Florence Ripley Mastin (March 18, 1886 – February 23, 1968) was an American poet and teacher. Her work appeared regularly in The New York Times and other publications, and her "Freedom's Dream" was chosen as the official poem of New York State's observance of the Hudson-Champlain 350th Celebration in 1960.

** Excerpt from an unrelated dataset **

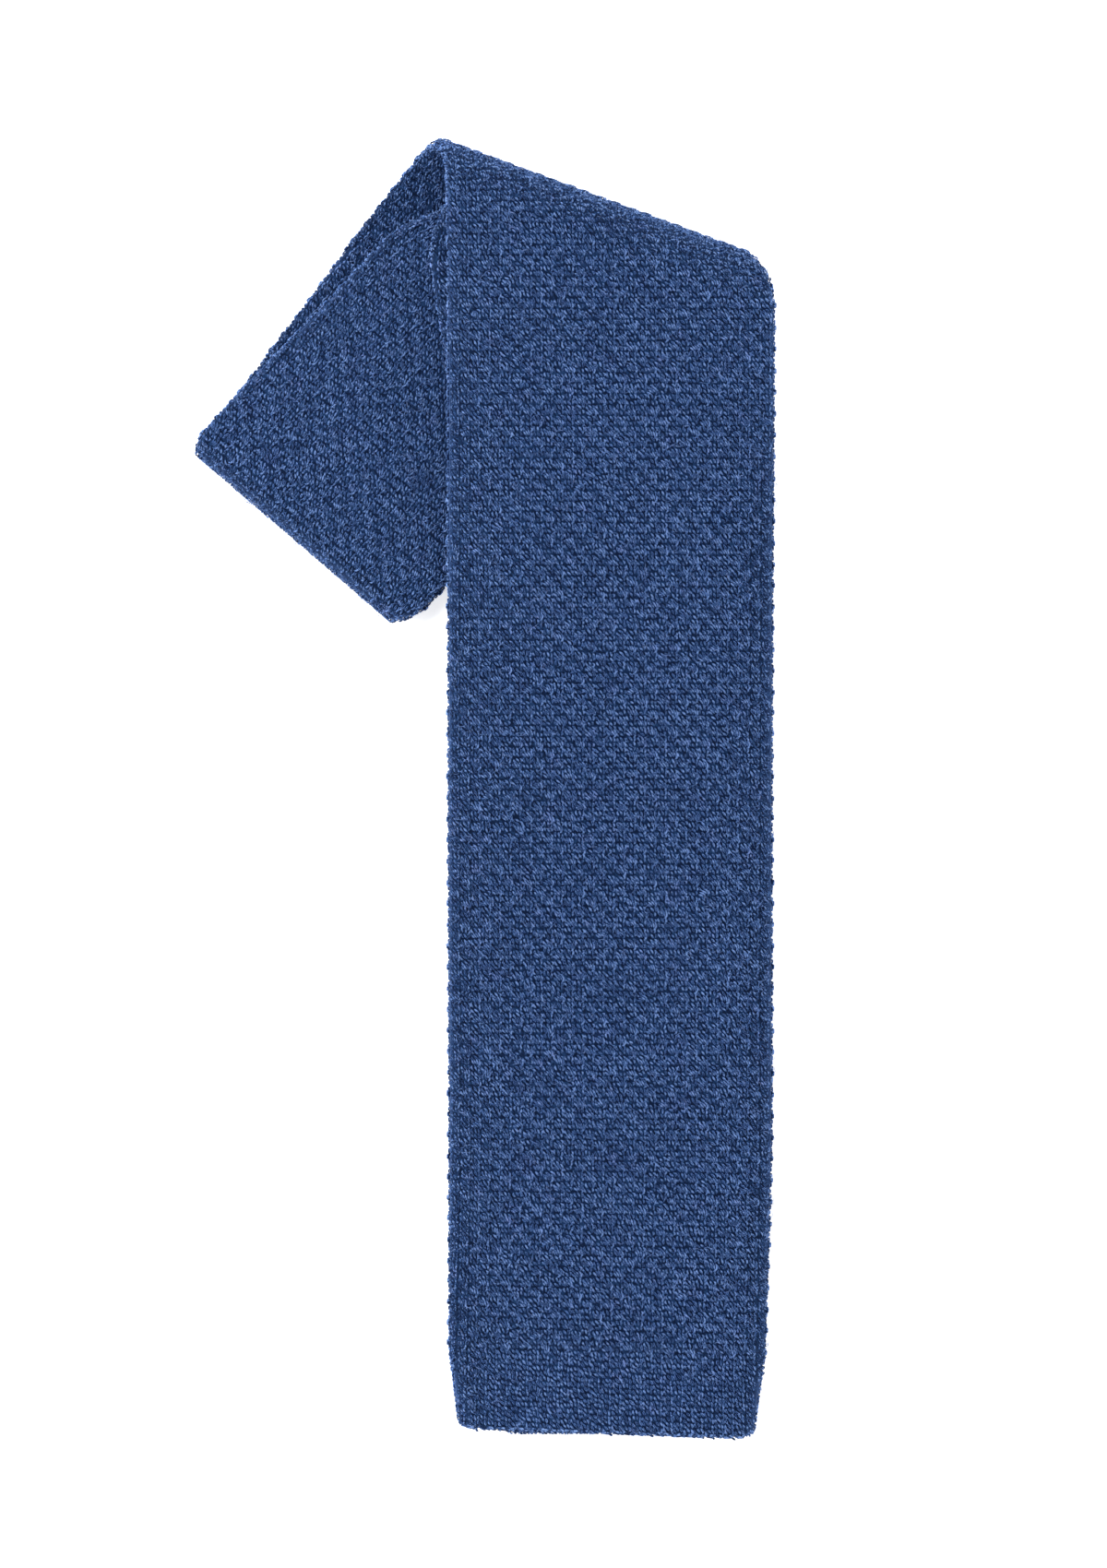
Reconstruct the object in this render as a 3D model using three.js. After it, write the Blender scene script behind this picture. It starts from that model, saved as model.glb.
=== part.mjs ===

==Early life and education==
Florence Josephine Mastin was born on March 18, 1886, in Wayne, Pennsylvania, and grew up in Piermont, New York, the daughter of William Francis Mastin and Florence Amelia Wells Mastin. She earned a bachelor's degree at Barnard College in 1908. In her twenties she changed her middle name from Josephine to Ripley, which was her maternal grandmother's maiden name. She was descended from reformer and critic George Ripley.

== Career ==
Mastin taught English at Erasmus Hall High School. She wrote a school song for Erasmus Hall in 1915. Mastin published her first book of poetry, Green Leaves, in 1918. Mastin's poem "Freedom's Dream" won the Freedom Foundation Medal in 1959 and in 1960 was made New York State's official poem for the observance of the Hudson-Champlain 350th Celebration.

== Publications ==
Mastin's poems were published in The New York Times, Poetry, The Survey, Unity, Current History, Labor Digest, and many others. She published several collections of her poetry.

- Green Leaves (1918)
- Cables of Cobweb (1935)
- Over the Tappen Zee (1962)

== Personal life and legacy ==
Mastin and her widowed mother lived together for many years. After her mother's death in 1943, Mastin and her Barnard classmate Grace Beatrice MacColl lived together as partners. MacColl died in 1959, and Mastin died on February 23, 1968, in New York, at the age of 81.

There is a collection of her papers at Syracuse University. In 1972 students in Nyack studied works by Mastin before a bicycling trip.